Quiet tape to close the week. Bond markets were dark Friday for Juneteenth, so Thursday capped a holiday-shortened week — and after Wednesday afternoon's sell-off threatened an ugly finish, bonds pushed back nicely and the week ended in better shape than it looked mid-week. The 30-year is holding around 6.48%, flat-to-a-touch-lower over the past month. The 10-year ticked up to 4.49% on the Wednesday move but settled without doing damage to mortgage pricing. No new catalyst here — this is the same range we've been in.
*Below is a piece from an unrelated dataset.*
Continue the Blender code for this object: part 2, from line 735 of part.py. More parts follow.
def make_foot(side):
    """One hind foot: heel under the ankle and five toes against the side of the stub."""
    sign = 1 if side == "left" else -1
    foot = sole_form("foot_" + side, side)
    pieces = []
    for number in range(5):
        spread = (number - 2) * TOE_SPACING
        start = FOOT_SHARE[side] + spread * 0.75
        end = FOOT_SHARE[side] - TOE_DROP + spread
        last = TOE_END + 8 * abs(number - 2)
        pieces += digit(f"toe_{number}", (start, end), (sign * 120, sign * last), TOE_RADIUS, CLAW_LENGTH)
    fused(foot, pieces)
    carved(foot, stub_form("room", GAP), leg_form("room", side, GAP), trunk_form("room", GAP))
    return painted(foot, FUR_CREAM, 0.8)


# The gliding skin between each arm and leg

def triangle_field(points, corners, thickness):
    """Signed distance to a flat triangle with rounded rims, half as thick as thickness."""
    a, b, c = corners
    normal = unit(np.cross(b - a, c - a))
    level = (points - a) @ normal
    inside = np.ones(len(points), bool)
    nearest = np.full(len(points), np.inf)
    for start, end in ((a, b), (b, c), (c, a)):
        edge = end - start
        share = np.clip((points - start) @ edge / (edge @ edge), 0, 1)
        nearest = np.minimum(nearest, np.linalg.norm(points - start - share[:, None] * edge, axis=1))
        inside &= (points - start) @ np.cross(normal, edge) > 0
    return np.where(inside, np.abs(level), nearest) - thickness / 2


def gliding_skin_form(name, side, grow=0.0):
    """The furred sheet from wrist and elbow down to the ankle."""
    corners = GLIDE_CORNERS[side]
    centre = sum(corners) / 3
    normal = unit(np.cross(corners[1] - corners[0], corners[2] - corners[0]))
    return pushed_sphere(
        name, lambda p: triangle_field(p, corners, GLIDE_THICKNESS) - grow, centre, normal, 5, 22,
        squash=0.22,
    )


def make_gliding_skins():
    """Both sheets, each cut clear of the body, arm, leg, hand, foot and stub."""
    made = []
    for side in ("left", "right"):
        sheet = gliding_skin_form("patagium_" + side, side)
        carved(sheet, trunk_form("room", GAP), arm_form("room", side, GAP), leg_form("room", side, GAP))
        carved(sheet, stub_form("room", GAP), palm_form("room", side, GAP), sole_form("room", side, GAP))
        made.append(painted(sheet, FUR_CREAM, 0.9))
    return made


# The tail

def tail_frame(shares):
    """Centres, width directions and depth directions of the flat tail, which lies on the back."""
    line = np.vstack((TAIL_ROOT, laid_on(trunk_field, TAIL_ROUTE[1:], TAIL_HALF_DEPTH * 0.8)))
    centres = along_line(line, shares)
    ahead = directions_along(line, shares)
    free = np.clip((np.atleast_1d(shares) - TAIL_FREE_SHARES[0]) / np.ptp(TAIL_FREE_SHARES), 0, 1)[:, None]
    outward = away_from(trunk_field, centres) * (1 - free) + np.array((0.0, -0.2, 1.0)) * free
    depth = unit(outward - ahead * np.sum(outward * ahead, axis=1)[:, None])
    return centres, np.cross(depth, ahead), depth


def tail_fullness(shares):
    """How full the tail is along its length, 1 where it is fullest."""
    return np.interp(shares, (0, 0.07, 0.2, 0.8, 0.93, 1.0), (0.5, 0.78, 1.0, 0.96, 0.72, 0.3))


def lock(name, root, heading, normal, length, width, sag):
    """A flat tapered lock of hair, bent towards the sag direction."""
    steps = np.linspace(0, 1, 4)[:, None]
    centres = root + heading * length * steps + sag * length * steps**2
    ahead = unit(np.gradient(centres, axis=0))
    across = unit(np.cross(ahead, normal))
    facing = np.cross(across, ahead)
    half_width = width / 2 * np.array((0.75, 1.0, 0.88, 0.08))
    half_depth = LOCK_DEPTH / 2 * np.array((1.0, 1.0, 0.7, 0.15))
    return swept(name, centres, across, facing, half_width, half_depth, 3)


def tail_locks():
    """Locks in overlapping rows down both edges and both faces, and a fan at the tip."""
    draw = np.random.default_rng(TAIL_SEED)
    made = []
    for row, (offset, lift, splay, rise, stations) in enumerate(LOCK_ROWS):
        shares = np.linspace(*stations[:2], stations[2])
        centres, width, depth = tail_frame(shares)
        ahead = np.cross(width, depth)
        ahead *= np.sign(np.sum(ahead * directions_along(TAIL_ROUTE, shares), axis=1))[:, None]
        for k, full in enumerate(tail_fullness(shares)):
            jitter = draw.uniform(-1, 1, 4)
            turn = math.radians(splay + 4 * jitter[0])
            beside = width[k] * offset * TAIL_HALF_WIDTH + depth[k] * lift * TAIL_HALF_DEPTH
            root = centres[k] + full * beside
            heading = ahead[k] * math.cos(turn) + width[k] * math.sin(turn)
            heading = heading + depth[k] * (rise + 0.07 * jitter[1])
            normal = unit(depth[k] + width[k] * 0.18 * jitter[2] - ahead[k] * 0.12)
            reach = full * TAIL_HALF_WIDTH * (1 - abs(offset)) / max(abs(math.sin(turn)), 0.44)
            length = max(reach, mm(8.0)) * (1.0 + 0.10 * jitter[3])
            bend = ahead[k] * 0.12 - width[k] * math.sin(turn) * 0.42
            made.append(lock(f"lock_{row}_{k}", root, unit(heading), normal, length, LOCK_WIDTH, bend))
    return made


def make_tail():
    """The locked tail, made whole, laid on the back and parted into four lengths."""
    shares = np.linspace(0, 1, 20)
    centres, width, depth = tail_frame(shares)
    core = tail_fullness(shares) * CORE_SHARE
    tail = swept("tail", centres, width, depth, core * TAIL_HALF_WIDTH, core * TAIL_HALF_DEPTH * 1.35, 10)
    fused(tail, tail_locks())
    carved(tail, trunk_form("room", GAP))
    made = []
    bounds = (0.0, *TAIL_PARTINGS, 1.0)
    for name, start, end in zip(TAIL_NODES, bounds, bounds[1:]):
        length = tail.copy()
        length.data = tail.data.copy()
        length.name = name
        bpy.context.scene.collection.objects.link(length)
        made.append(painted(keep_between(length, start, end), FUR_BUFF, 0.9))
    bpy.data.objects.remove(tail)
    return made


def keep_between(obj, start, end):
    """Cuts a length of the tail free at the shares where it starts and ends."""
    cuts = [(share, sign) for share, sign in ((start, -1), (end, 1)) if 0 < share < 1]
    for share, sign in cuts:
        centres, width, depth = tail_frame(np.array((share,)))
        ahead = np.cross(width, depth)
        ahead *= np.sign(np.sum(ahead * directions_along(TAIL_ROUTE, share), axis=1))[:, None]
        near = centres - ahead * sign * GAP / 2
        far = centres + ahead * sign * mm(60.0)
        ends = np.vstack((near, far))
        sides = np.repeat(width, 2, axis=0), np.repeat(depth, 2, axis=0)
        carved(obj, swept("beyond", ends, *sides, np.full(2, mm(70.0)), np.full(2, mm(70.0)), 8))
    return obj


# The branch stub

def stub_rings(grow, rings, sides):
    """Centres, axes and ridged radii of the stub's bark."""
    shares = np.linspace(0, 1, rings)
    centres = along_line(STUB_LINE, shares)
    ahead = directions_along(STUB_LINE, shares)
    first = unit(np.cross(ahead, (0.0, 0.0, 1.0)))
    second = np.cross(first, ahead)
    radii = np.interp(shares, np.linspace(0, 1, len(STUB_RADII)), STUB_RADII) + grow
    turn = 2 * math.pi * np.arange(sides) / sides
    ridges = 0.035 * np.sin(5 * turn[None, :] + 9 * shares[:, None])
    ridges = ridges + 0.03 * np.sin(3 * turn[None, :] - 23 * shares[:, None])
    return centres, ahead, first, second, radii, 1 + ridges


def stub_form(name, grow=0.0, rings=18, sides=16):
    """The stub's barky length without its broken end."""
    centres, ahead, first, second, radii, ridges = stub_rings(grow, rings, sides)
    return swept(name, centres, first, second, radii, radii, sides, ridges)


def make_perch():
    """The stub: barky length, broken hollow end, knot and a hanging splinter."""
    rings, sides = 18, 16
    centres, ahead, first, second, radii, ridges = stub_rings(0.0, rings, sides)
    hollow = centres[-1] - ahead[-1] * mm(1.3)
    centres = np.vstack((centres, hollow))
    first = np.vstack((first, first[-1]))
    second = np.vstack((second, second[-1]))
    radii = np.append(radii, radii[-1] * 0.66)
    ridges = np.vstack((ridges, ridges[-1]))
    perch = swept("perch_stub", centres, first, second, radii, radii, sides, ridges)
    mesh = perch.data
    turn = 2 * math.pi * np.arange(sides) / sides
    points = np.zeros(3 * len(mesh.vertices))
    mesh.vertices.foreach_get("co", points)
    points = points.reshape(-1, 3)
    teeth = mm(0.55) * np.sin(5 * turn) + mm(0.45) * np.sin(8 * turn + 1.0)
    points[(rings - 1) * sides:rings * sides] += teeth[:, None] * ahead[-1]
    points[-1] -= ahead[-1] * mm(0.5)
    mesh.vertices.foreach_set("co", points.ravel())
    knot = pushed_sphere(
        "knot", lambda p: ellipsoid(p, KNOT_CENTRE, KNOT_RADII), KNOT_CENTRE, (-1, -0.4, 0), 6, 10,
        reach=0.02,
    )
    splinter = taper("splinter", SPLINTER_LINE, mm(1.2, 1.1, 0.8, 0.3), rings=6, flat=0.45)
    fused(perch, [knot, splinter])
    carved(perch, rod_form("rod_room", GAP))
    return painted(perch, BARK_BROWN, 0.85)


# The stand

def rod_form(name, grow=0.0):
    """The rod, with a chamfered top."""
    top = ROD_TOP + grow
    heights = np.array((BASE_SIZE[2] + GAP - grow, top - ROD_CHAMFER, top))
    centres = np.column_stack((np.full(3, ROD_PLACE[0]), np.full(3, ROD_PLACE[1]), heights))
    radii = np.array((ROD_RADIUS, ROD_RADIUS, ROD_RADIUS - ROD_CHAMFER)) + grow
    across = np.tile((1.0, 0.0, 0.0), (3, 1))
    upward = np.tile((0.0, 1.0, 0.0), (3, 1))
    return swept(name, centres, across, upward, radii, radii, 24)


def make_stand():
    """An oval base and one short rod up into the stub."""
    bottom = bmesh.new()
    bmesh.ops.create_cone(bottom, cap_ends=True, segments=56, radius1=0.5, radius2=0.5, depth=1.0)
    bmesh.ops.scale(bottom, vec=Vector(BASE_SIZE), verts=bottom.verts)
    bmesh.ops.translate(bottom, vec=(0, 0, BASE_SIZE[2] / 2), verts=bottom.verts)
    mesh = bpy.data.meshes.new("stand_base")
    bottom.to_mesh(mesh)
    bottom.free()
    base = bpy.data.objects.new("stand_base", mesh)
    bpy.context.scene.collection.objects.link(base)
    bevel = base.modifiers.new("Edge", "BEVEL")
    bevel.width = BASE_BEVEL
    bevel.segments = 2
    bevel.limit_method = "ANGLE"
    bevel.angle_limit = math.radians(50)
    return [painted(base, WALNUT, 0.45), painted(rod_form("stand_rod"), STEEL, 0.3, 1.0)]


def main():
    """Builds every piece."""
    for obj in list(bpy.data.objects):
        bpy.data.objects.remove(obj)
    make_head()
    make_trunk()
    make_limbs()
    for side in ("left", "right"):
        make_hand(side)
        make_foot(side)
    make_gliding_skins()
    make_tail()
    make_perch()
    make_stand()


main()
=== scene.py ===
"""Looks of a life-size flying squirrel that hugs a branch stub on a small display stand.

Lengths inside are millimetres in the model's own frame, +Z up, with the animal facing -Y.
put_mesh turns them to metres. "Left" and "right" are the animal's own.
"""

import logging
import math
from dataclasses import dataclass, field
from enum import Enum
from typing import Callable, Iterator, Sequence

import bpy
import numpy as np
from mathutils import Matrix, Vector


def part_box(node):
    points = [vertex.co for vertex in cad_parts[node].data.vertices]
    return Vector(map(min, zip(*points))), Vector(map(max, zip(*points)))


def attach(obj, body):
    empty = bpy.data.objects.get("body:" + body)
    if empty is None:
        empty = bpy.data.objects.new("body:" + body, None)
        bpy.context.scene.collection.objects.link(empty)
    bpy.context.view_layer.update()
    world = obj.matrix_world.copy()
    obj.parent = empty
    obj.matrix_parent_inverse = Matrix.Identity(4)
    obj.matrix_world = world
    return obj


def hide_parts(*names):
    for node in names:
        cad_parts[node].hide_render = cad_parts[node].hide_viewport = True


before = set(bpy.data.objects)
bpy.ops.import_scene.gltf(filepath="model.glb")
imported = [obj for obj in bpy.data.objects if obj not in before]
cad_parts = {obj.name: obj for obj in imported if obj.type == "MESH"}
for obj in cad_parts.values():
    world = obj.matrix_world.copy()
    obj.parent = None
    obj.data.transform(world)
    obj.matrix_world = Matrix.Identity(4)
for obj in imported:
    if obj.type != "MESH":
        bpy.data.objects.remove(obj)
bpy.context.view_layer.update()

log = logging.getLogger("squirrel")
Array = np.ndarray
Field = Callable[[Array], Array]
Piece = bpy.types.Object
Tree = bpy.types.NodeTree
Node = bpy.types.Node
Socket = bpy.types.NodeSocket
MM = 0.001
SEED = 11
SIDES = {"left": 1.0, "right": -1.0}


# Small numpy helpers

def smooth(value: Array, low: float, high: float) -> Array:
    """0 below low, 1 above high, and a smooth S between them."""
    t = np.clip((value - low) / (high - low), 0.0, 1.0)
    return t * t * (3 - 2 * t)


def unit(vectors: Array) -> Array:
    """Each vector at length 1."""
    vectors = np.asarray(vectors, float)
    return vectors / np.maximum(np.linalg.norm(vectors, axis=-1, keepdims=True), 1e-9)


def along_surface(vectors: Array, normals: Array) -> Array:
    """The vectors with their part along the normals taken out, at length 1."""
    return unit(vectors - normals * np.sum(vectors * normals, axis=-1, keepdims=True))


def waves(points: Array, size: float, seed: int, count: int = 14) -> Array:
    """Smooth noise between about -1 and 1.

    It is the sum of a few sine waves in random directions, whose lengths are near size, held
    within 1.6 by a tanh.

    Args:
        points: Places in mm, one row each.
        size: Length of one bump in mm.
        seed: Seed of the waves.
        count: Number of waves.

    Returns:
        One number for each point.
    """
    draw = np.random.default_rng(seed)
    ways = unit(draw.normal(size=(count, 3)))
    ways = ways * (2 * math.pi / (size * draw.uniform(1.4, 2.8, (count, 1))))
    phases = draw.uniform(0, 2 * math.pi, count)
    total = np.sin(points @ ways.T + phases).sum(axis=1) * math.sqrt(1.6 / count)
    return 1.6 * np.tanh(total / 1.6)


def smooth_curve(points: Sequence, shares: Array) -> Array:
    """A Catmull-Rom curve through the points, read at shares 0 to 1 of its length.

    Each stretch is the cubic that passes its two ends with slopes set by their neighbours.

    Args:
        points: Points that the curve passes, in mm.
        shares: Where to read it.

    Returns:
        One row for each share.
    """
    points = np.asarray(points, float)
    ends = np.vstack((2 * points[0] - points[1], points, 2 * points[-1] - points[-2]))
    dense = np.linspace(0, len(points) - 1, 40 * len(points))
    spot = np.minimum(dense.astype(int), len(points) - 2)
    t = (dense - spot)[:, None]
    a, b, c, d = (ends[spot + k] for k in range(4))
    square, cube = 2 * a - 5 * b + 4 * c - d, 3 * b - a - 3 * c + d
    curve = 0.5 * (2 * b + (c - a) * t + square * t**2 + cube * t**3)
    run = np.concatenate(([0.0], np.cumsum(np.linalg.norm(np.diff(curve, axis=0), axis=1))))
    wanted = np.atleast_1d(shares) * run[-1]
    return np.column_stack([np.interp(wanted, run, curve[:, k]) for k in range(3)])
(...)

Next week is where it gets more interesting under Warsh's reshaped Fed. With dot-plot guidance gone and a framework that leans on incoming data, every print now carries more weight than it did under the old forward-guidance regime. There's no blockbuster release on the immediate calendar, but that cuts both ways: in a data-dependent Fed, a quiet calendar means rates idle, and the next surprise — whenever it lands — moves them more than it used to. Watch the data, not the Fed speakers.
On the range, the 30-year sits at the floor of its 30-day window (6.47% low, 6.70% high) and right around its 90-day average of 6.50% — rangebound, not breaking out. But the more useful read this week is the spread underneath the headline: FHA is pricing near 6.15% and VA near 6.17%, roughly a third of a point below the conventional 30-year, while jumbo sits up at 6.81%. That gap is wide enough to change the math for borrowers who qualify for government financing, and it's been a steadier number than the conventional rate's week-to-week chop.
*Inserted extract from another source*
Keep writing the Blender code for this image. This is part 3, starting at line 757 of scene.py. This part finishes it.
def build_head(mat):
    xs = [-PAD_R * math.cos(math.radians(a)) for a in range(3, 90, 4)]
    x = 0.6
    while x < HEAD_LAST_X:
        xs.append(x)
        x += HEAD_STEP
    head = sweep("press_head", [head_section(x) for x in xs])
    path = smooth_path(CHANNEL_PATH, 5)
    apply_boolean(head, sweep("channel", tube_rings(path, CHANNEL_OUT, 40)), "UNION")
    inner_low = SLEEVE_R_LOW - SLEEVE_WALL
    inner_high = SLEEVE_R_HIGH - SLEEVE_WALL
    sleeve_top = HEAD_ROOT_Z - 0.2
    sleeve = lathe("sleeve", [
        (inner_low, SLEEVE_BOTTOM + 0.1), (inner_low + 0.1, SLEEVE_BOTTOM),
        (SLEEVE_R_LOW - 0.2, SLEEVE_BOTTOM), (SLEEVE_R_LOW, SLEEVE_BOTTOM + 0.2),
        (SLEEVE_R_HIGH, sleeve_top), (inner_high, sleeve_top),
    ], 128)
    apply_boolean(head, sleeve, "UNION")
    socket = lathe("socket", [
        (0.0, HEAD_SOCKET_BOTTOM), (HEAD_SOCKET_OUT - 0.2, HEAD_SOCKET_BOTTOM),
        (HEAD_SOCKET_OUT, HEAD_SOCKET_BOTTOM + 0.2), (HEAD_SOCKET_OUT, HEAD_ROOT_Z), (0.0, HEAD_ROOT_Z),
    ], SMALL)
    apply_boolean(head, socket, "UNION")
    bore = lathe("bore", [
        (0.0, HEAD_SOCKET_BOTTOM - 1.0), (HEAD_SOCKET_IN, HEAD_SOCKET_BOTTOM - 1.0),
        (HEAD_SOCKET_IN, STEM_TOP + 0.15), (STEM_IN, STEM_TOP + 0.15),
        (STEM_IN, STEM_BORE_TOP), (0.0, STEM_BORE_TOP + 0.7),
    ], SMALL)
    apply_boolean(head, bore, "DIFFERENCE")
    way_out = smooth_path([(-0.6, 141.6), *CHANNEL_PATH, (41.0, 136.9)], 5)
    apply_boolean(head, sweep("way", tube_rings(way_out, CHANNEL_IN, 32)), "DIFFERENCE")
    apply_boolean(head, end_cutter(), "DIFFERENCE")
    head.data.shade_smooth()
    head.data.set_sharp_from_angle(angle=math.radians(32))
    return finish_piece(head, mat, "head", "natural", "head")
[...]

That points the focus today at government-loan-eligible buyers rather than the conventional-refi crowd we've leaned on all week. A first-time buyer who fits FHA, or a veteran with VA eligibility, is looking at a rate noticeably better than the headline they see quoted everywhere — and most of them don't know it. Do this today: pick three active or prospective buyers who could qualify for FHA or VA and send each a side-by-side of the government-loan payment versus the conventional number on their target price; the spread sells itself.